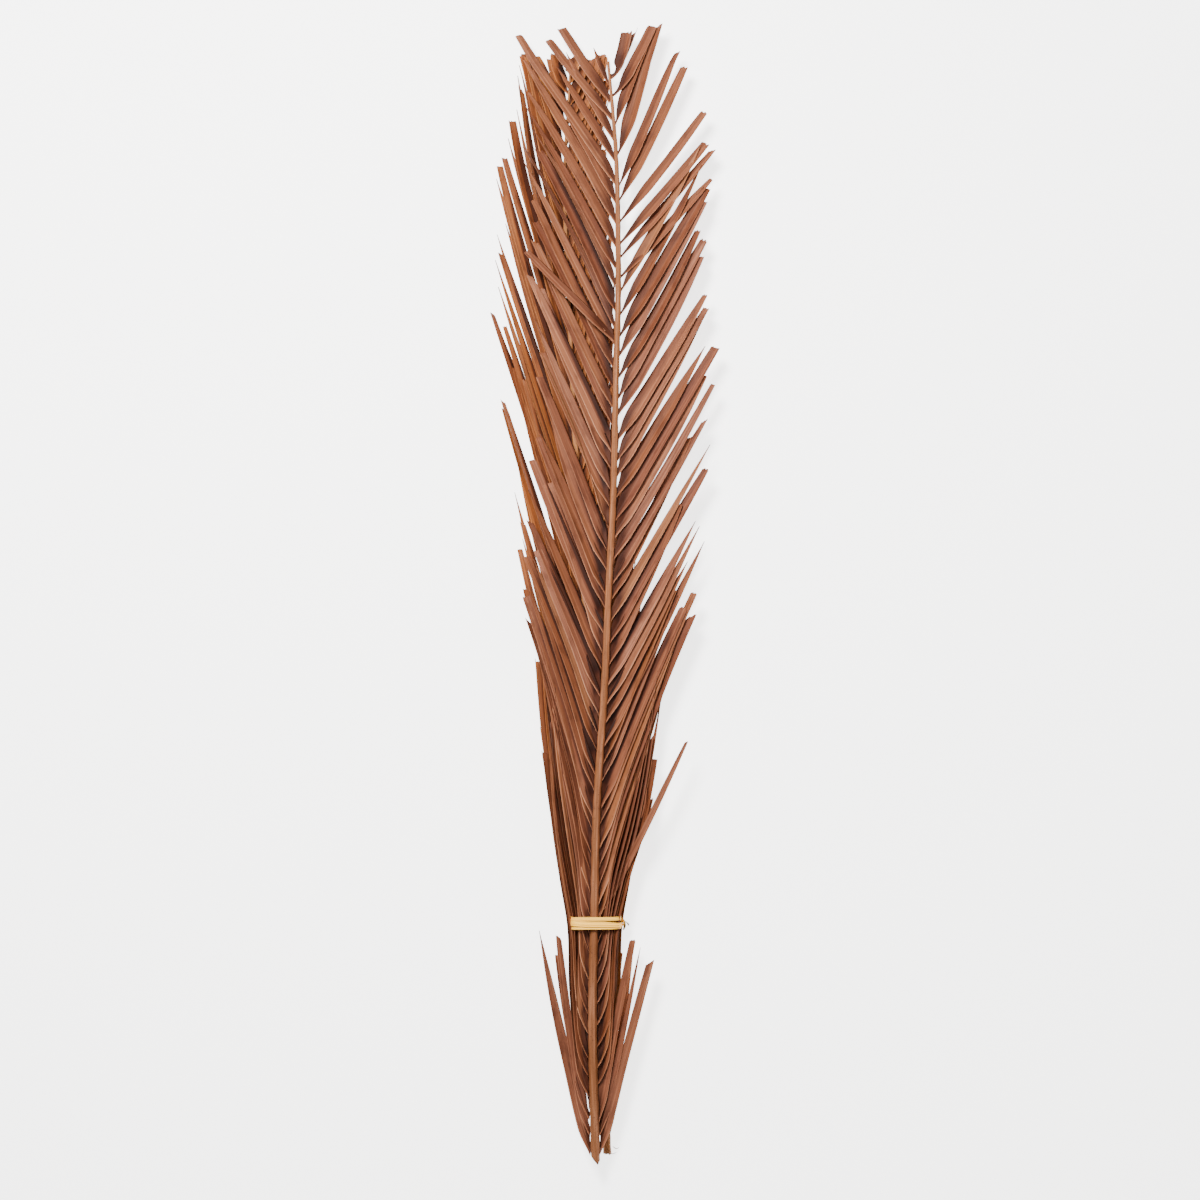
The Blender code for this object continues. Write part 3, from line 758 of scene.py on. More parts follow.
class LeafletRow:
    """Makes the blades of one side of a frond."""

    ROWS = 44
    HALF_COLUMNS = 11
    THICKNESS = 0.00045
    CLUSTER_LEAN = 0.08
    FREE_WIDTH = 0.60
    TRIMMED_WIDTH = 1.25
    SHADE_FALLOFF = 0.15
    FOOT_DIP, FOOT_DIP_LENGTH = 0.38, 0.045
    FOOT_FOLD, FOOT_FOLD_LENGTH = 0.75, 0.022
    HOOKED_LENGTH = 0.012
    RIB, RIB_WIDTH = 1.3, 0.10
    OUTERMOST_SHADE = -0.20
    FLAT_TILT = math.radians(37)
    STEEP_TILT = math.radians(54)

    def __init__(self, rule: FrondRule, side: Side, shift: Array) -> None:
        self.rule = rule
        self.side = side
        self.shift = shift
        self.rng = np.random.default_rng(100 * rule.seed + side.value)

    def feet(self) -> Array:
        """Positions of the leaflet feet from the base up, a little unevenly spaced."""
        first, last = self.rule.base_y + 0.016, self.rule.tip_y - 0.016
        even = np.linspace(first, last, LEAFLETS_PER_SIDE)
        half_step = 0.25 * self.side.value * (even[1] - even[0])
        return even + half_step + self.rng.uniform(-0.0035, 0.0035, LEAFLETS_PER_SIDE)

    def leaflets(self) -> list[Leaflet]:
        """Draws every leaflet of this side from the base up."""
        lean, left = 0.0, 0
        drawn = []
        for foot in self.feet():
            if left == 0:
                lean, left = self.rng.normal(0, self.CLUSTER_LEAN), self.rng.integers(1, 5)
            left -= 1
            drawn.append(self._draw(foot, lean))
        if self.rule.rise is not None:
            lowest, topmost = LOWEST[self.side], TOPMOST[self.side]
            drawn[: len(lowest)] = lowest
            drawn[-len(topmost):] = topmost
        return drawn

    def _draw(self, foot: float, lean: float) -> Leaflet:
        """Draws one leaflet's own measures.

        Args:
            foot: the height of its foot.
            lean: how far its cluster spreads beyond the rule.

        Returns:
            The leaflet. It stays below the tie if it is free, and is cut where it would pass the
            frond's trimmed height.
        """
        rule, rng = self.rule, self.rng
        high = float(smooth_step(foot, 0.05, 0.20))
        steep = high if rule.rise is not None and self.side is Side.LEFT else 0.0
        reach = float(rule.reach(foot)) * rng.uniform(0.88 + 0.06 * high, 1.10 - 0.04 * high)
        reach *= 1 + 0.12 * steep
        free, trimmed = foot < FREE_BELOW_Y[self.side], False
        if free:
            reach = min(reach, TIE_Y - 0.014 - rng.uniform(0, 0.02) - foot)
        tip = Tip(rng.choice([t.value for t in Tip], p=[0.48, 0.32, 0.20]))
        if reach > rule.trimmed_y - foot:
            reach, tip, trimmed = rule.trimmed_y - foot - rng.uniform(0, 0.006), Tip.CUT, True
        low = float(smooth_step(foot, 0.05, -0.45))
        leaning = lean * (1 + 0.8 * steep) + rng.normal(0, 0.05)
        leaning = float(np.clip(leaning, -0.30 + 0.20 * (high - steep), 0.03))
        share = self.FREE_WIDTH if free else self.TRIMMED_WIDTH if trimmed else 1.0
        return Leaflet(
            foot=foot,
            reach=reach,
            spread=1.0 + leaning * float(1 - rule.bound(foot)),
            width=rule.width * rng.uniform(0.84, 1.14) * share * (1 - 0.15 * steep),
            tilt=rng.normal(0, math.radians(7)) - 0.5 * free,
            twist=rng.normal(0, math.radians(12)),
            fold=rng.uniform(0.20, 0.60),
            bend=rng.normal(0, 0.0016),
            lift=rng.normal(0, 0.0011),
            tip=tip,
            kept=rng.uniform(0.66, 0.88) if tip is not Tip.POINTED else 1.0,
            warmth=float(np.clip(rng.normal(0.40, 0.26), 0, 1)) * (0.2 if free else 1.0),
            light=float(np.clip(rng.normal(1.0, 0.15), 0.68, 1.30)) * (1 - 0.10 * low),
            seed=float(rng.uniform(0, 10)),
        )

    def blade(self, leaflet: Leaflet) -> Surface:
        """Computes one blade as a closed surface.

        The fold line runs up the bunch at the frond's rule. At each place along it the blade reaches
        out to both sides by half its width, leaning by its tilt, and both halves rise from the fold
        as a rounded V. The width grows quickly from the foot, holds, and tapers to the tip. At the foot
        the inner edge starts above the fold and the outer edge below it, so the edges hook into the
        rachis. The under side repeats the upper one, one thickness lower, thinning to nothing at the
        edges.

        Args:
            leaflet: its measures.

        Returns:
            The surface, with its "blade" and "tint" attributes.
        """
        rule, sign = self.rule, self.side.value
        share = np.linspace(0, 1, self.ROWS) ** 1.25
        height = leaflet.reach * share
        fold_line = self._fold_line(leaflet, height)
        step = np.gradient(fold_line, axis=0)
        step[:, 2] = 0
        along = step / np.linalg.norm(step, axis=1, keepdims=True)
        across = np.stack([sign * along[:, 1], -sign * along[:, 0], np.zeros(self.ROWS)], axis=1)
        bound = rule.bound(leaflet.foot)
        spread = bound * rule.bundle[self.side](leaflet.foot + height) + (1 - bound) * WIDE
        openness = np.clip((spread - NARROW) / (WIDE - NARROW), 0, 1)
        broad = float(smooth_step(leaflet.foot, 0.30, -0.10))
        closing = smooth_step(height, 0.020, 0.090)
        tilt = self.FLAT_TILT + (self.STEEP_TILT - self.FLAT_TILT) * (1 - openness) * closing
        tilt = tilt - self.FOOT_DIP * broad * np.exp(-((height / self.FOOT_DIP_LENGTH) ** 2))
        tilt = tilt + leaflet.tilt + leaflet.twist * share
        half = 0.5 * leaflet.width * self._width_share(leaflet, share, broad)
        half = half * (1 - 0.15 * (1 - openness))
        upward = np.array([0.0, 0.0, 1.0])
        out_edge = across * np.cos(tilt)[:, None] + upward * np.sin(tilt)[:, None]
        normal = upward * np.cos(tilt)[:, None] - across * np.sin(tilt)[:, None]
        hooked = (1 - smooth_step(height, 0.0, self.HOOKED_LENGTH + self.HOOKED_LENGTH * broad))[:, None]
        out_edge = out_edge * (1 - hooked) + np.array([0.10 * sign, -0.95, 0.10 + 0.30 * broad]) * hooked
        if rule.rise is None:
            resting = half * np.abs(np.sin(tilt)) + leaflet.fold * half + self.THICKNESS
            fold_line[:, 2] = np.maximum(fold_line[:, 2], resting)
        place = np.linspace(-1, 1, self.HALF_COLUMNS)
        place = np.sign(place) * np.abs(place) ** 0.9
        vee = np.sqrt(place**2 + 0.012) - 0.5 - 0.10 * place**2
        sag = leaflet.fold * (1 - 0.35 * share) * smooth_step(height, -0.004, 0.020)
        sag = sag + self.FOOT_FOLD * broad * np.exp(-((height / self.FOOT_FOLD_LENGTH) ** 2))
        top = (fold_line[:, None] + (half[:, None] * place)[..., None] * out_edge[:, None]
               + ((half * sag)[:, None] * vee)[..., None] * normal[:, None])
        if leaflet.tip is not Tip.POINTED:
            jagged = 0.22 * np.sin(place * 7.0 + 40 * leaflet.seed) + 0.12 * np.sin(place * 23 + leaflet.seed)
            slant = (0.9 if leaflet.tip is Tip.SLANTED else 0.15) * place + jagged
            slant = half[:, None] * slant * smooth_step(share, 0.88, 1.0)[:, None]
            top = top + slant[..., None] * along[:, None]
        thick = self.THICKNESS * (1 - place**6)
        rib = 1 + self.RIB * np.exp(-((place / self.RIB_WIDTH) ** 2)) * (1 - share[:, None] * 0.7)
        under = top - (thick * rib)[..., None] * normal[:, None]
        ring = np.concatenate([top, under[:, -2:0:-1]], axis=1)
        places = np.concatenate([place, place[-2:0:-1]])
        covered = self._covered(leaflet, height, half * np.cos(tilt), along, places)
        # Painted shadow: brightness is lowered where the next leaflet up lies over this one (see _covered).
        light = leaflet.light * (1 - CONTACT_SHADE * covered)
        data = leaf_data(ring.shape[:2], half[:, None] * places, height[:, None], places,
                         leaflet.warmth, light, leaflet.seed, (share * leaflet.kept)[:, None])
        return Surface(ring + self.shift, data)

    def _covered(self, leaflet: Leaflet, height: Array, half: Array, along: Array,
                 place: Array) -> Array:
        """How near each point is to where the next leaflet up the rachis lies over this one.

        The gap between both fold lines, less the half width, says how far in from the inner edge the
        next one's outer edge stands; the shade is full under it and falls off exponentially beyond.

        Args:
            leaflet: its measures.
            height: heights above its foot, one for each row.
            half: half its width at each, as seen from above.
            along: its unit direction at each.
            place: place across it, from -1 to 1, one for each column.

        Returns:
            The cover from 0 to 1, of shape (rows, columns). A leaflet with a place of its own has none.
        """
        rule = self.rule
        if leaflet.tip_out is not None:
            return np.zeros((self.ROWS, len(place)))
        pitch = (rule.tip_y - rule.base_y) / LEAFLETS_PER_SIDE
        own = rule.out(self.side, np.full_like(height, leaflet.foot), height)
        next_foot = np.full_like(height, leaflet.foot + pitch)
        following = rule.out(self.side, next_foot, np.maximum(height - pitch, 0))
        edge = 1 - (own - following) * along[:, 1] / np.maximum(half, 1e-5)
        begun = smooth_step(height, 0.5 * pitch, 1.1 * pitch)
        begun = begun * smooth_step(height, leaflet.reach, 0.8 * leaflet.reach)
        begun = begun * (1 - 0.55 * smooth_step(edge, -0.2, 0.7))
        if self.side is Side.RIGHT:
            begun = begun * (0.30 + 0.70 * smooth_step(leaflet.foot, 0.12, -0.10))
        beyond = np.clip(place - np.minimum(edge, self.OUTERMOST_SHADE)[:, None], 0, None)
        return begun[:, None] * np.exp(-beyond / self.SHADE_FALLOFF)

    def _fold_line(self, leaflet: Leaflet, height: Array) -> Array:
        """The fold's course: out from the rachis by the spread rule, with its own bow and lift."""
        rule, sign = self.rule, self.side.value
        foot, share = leaflet.foot, height / leaflet.reach
        if leaflet.tip_out is None:
            out = leaflet.spread * rule.out(self.side, np.full_like(height, foot), height)
        else:
            out = leaflet.tip_out * share ** leaflet.sweep
        out = out + leaflet.bend * np.sin(math.pi * share) - 0.0004
        y = foot + height
        x = rule.centre_x(y) + sign * (rule.radius(foot) + out)
        if rule.rise is None:
            over_tie = 0.0020 * np.exp(-(((y - TIE_Y) / 0.055) ** 2))
            z = np.maximum(rule.foot_z(foot) * (1 - share) ** 2, 0.0) + over_tie
        else:
            z = rule.foot_z(foot) + rule.rise * out / WIDE
        z = z + leaflet.lift * smooth_step(share, leaflet.risen - 0.3, leaflet.risen)
        return np.stack([x, y, z], axis=1)

    def _width_share(self, leaflet: Leaflet, share: Array, broad: float) -> Array:
        """Width along the blade: growth from the foot, quicker where broad, then a late taper."""
        natural = share * leaflet.kept
        broad = max(broad, 0.60) if self.side is Side.LEFT and self.rule.rise is not None else broad
        start, length = 0.22 + 0.62 * broad, min(0.036 - 0.020 * broad, 0.35 * leaflet.reach)
        growing = start + (1 - start) * smooth_step(share * leaflet.reach, -0.002, length)
        tapering = 1 - 0.22 * natural - 0.78 * np.clip((natural - 0.45) / 0.55, 0, 1) ** 2.0
        return growing * np.maximum(tapering, 0.035)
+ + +
Exercise description:
Return exactly the lines from the beginning of the data above through the one containing "self.rng = np.random.default_rng(100", please. Include both end lines and add nothing else.

Response for this exercise:
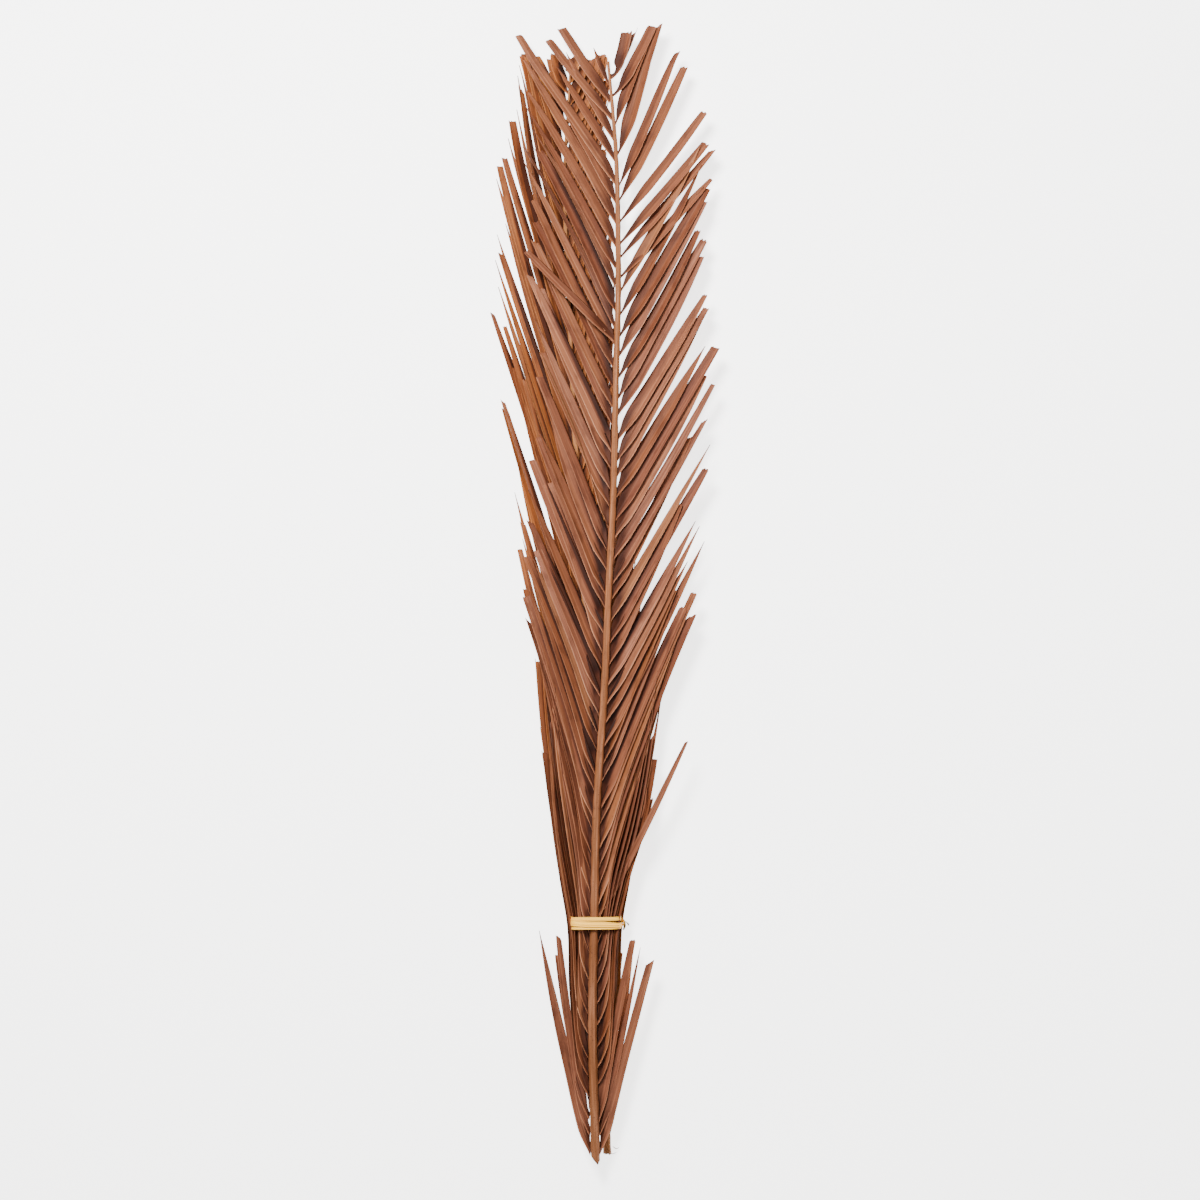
The Blender code for this object continues. Write part 3, from line 758 of scene.py on. More parts follow.
class LeafletRow:
    """Makes the blades of one side of a frond."""

    ROWS = 44
    HALF_COLUMNS = 11
    THICKNESS = 0.00045
    CLUSTER_LEAN = 0.08
    FREE_WIDTH = 0.60
    TRIMMED_WIDTH = 1.25
    SHADE_FALLOFF = 0.15
    FOOT_DIP, FOOT_DIP_LENGTH = 0.38, 0.045
    FOOT_FOLD, FOOT_FOLD_LENGTH = 0.75, 0.022
    HOOKED_LENGTH = 0.012
    RIB, RIB_WIDTH = 1.3, 0.10
    OUTERMOST_SHADE = -0.20
    FLAT_TILT = math.radians(37)
    STEEP_TILT = math.radians(54)

    def __init__(self, rule: FrondRule, side: Side, shift: Array) -> None:
        self.rule = rule
        self.side = side
        self.shift = shift
        self.rng = np.random.default_rng(100 * rule.seed + side.value)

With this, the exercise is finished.